Why Learn Primitive Fire Starting?
Lighters run out of fuel. Matches get wet. Ferrocerium rods can be lost. Every serious bushcrafter and wilderness traveler should know at least one method of starting fire without modern tools. These skills connect you to thousands of years of human survival knowledge — and they work when nothing else does.
Fair warning: primitive fire starting is genuinely difficult. The bow drill, for example, requires practice, the right wood combinations, and physical effort. Don't attempt to learn these skills for the first time in an emergency. Practice them now, in your backyard, until they become second nature.
Understanding What Fire Needs
Before diving into methods, understand the fire triangle: heat, fuel, and oxygen. Every primitive fire-starting method is about generating enough heat (usually through friction) to ignite a tinder bundle that then catches larger fuel. Without a good tinder bundle, no method will work — period.
Building the Perfect Tinder Bundle
Your tinder bundle is the most critical part of primitive fire starting. It should be:
- Bone dry — even slightly damp tinder will fail
- Fine and fibrous — dry grass, cattail fluff, dried bark fibers, or bird's nest material
- Shaped like a bird's nest with a small depression in the center
- Large enough to hold an ember and be folded around it
Method 1: Bow Drill
The bow drill is the most reliable friction fire method and the one most commonly taught in survival courses. It requires a few components:
- Fireboard (hearthboard): A flat piece of dry, soft wood (willow, cottonwood, cedar, basswood)

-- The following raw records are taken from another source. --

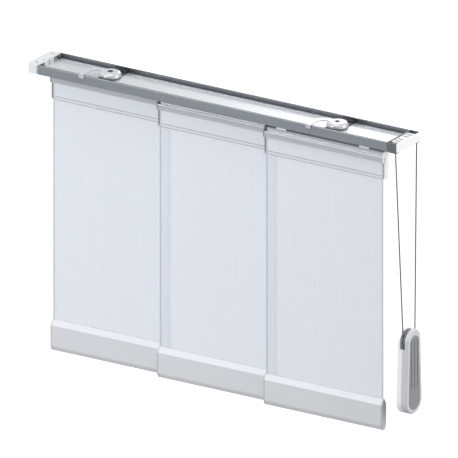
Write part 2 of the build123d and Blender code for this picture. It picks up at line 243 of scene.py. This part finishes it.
# powder coat: an even satin skin with a very fine orange peel
def powderCoat(name, shade, roughness):
    finish = Finish(name, shade, roughness, {"Coat Roughness": 0.3})
    peel = finish.noise(1400.0, (1, 1, 1), 2.0)
    clouds = finish.noise(22.0, (0.4, 1, 1), 3.0)
    finish.set("Base Color", finish.between(clouds, shaded(shade, 0.965), shaded(shade, 1.03)))
    finish.set("Roughness", finish.ranged(peel, roughness - 0.05, roughness + 0.07))
    finish.bump(peel, 0.12, 0.0002)
    return finish.material


# moulded plastic: a faint spark-eroded grain, and tone that drifts a little
def mouldedPlastic(name, shade, roughness, grain=0.16, constants=None):
    finish = Finish(name, shade, roughness, constants)
    fine = finish.noise(2600.0, (1, 1, 1), 2.0)
    drift = finish.noise(60.0, (1, 1, 1), 2.0)
    finish.set("Base Color", finish.between(drift, shaded(shade, 0.955), shaded(shade, 1.03)))
    finish.set("Roughness", finish.ranged(fine, roughness - 0.06, roughness + 0.08))
    finish.bump(fine, grain, 0.00015)
    return finish.material


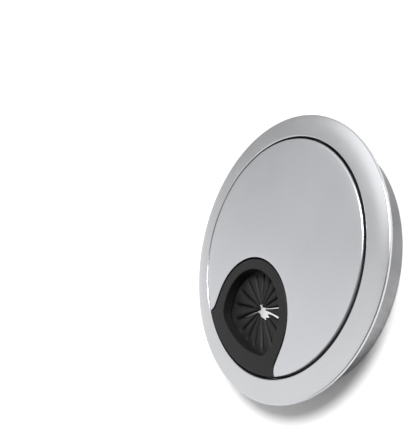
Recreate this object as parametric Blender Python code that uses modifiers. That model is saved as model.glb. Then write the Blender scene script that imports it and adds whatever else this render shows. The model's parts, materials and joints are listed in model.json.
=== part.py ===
"""Round desk grommet for an 80 mm desktop hole.

A die-cast flange ring with a plain sleeve carries a plastic seat ring. A flat
die-cast lid drops onto the seat ring and turns with it. The lid has a
bell-shaped notch open to its rim, closed by a black moulded frame with a
recessed outlet. A slit rubber membrane is clamped under the outlet by a
retainer plate.

Units are metres, +Z is up out of the desktop and the outlet faces -Y. The
bottom rim of the sleeve stands on z = 0. Lengths below are in millimetres.
"""

import math

import bmesh
import bpy

MM = 0.001

# --- flange ring and sleeve -------------------------------------------------
SLEEVE_H = 9.3        # bottom rim of the sleeve to the underside of the flange
FLANGE_R = 44.0
SLEEVE_R = 39.5
SLEEVE_BORE_R = 37.4
RING_R = 37.0         # inner edge of the flange, around the lid
RIM_LAND = 0.72       # upright land around the rim, over the flange underside
RIM_EDGE = 0.4        # radius between the land and the domed top
RIM_TILT = 14.0       # outward lean of the top at the rim, in degrees
LIP_TILT = 2.0        # and at the inner edge
LIP_EDGE = 0.4        # radius of the inner edge
LEDGE_R = 34.4
LEDGE_TOP = -3.2      # all heights from here on are over the flange underside
LEDGE_BOTTOM = -4.8

# --- lid --------------------------------------------------------------------
LID_R = 36.3
LID_TOP = 2.1
LID_UNDER = -0.1
LID_EDGE = 0.6        # radius of the rounded edge
SKIRT_R = 34.4
SKIRT_BOTTOM = -1.5

# --- seat ring --------------------------------------------------------------
SEAT_OUT_R = 36.7
SEAT_IN_R = 34.7
SEAT_TOP = -1.8
SEAT_BOTTOM = -2.9
LUG_ANGLES = (90.0, 10.0, 170.0)
LUG_W = 3.0
LUG_TOP = -0.5
LUG_GAP = 0.35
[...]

- Spindle (drill): A straight, dry stick of similar wood, roughly 18 inches long
- Bow: A curved branch with a cord (paracord, shoelace, or natural cordage) strung along it
- Handhold: A hard piece of wood or stone to hold the top of the spindle
- Notch and catchplate: A small notch cut into the fireboard with a leaf or bark piece underneath to catch the ember
The Bow Drill Technique
- Kneel with one foot on the fireboard, locking it in place.
- Wrap the bowstring once around the spindle.
- Place the spindle in the fireboard's socket hole.
- Apply firm downward pressure with the handhold while drawing the bow back and forth in long, even strokes.
- Increase speed and pressure as smoke builds.
- Continue until a glowing coal forms in the notch.
- Transfer the coal to your tinder bundle, fold the bundle around it, and blow gently until it ignites.
Key tip: Wood selection is everything. Soft woods like willow, cedar, and mullein work best. Hardwoods will rarely produce an ember.
Method 2: Hand Drill
The hand drill is simpler in construction (no bow required) but much more physically demanding. It works best in dry climates with the right wood.
- Use a long, straight spindle (24–30 inches) of dry, pithy wood like mullein, yucca, or elderberry
- Same fireboard setup as bow drill
- Roll the spindle between your palms while applying downward pressure
- Work your hands from top to bottom in long strokes, then quickly reposition at the top
Best conditions: Warm, dry environments. The hand drill is extremely difficult in humid conditions.
Method 3: Flint and Steel
This is a historical method — not truly "primitive" since it requires flint (or similar stone) and a piece of high-carbon steel.
- Hold a piece of sharp flint in one hand with char cloth or amadou fungus on top.
- Strike the flint sharply downward across the steel striker.
- Direct sparks onto the char cloth.
- When the char cloth catches a glowing ember, transfer it to your tinder bundle.
Char cloth is small squares of natural fabric (cotton or linen) that have been partially combusted in a low-oxygen environment. It catches sparks easily and is a staple of traditional fire-starting kits.
Method 4: Fire Piston
A fire piston uses the heat generated by rapidly compressing air to ignite tinder. It's a fascinating piece of physics in practice — the same principle as a diesel engine.
- Place a small piece of char cloth or amadou in the hollow tip of the piston
- Insert the piston into the cylinder and strike it down hard and fast in one smooth motion
- Remove quickly — the tinder should be glowing
- Transfer to tinder bundle and blow into flame
Wood Selection Quick Reference
| Method | Best Wood Species | Difficulty |
|---|---|---|
| Bow Drill | Willow, cedar, cottonwood, basswood | Moderate |
| Hand Drill | Mullein, yucca, elderberry | High |
| Flint & Steel | N/A (requires char cloth) | Low–Moderate |
| Fire Piston | N/A (requires char cloth or amadou) | Low |
The Golden Rule: Practice Now
Set a goal to successfully produce fire using a bow drill at least five times before you rely on it in the field. Each attempt teaches you something — about wood moisture, technique, and physical endurance. These are skills that belong in muscle memory, not just in your head.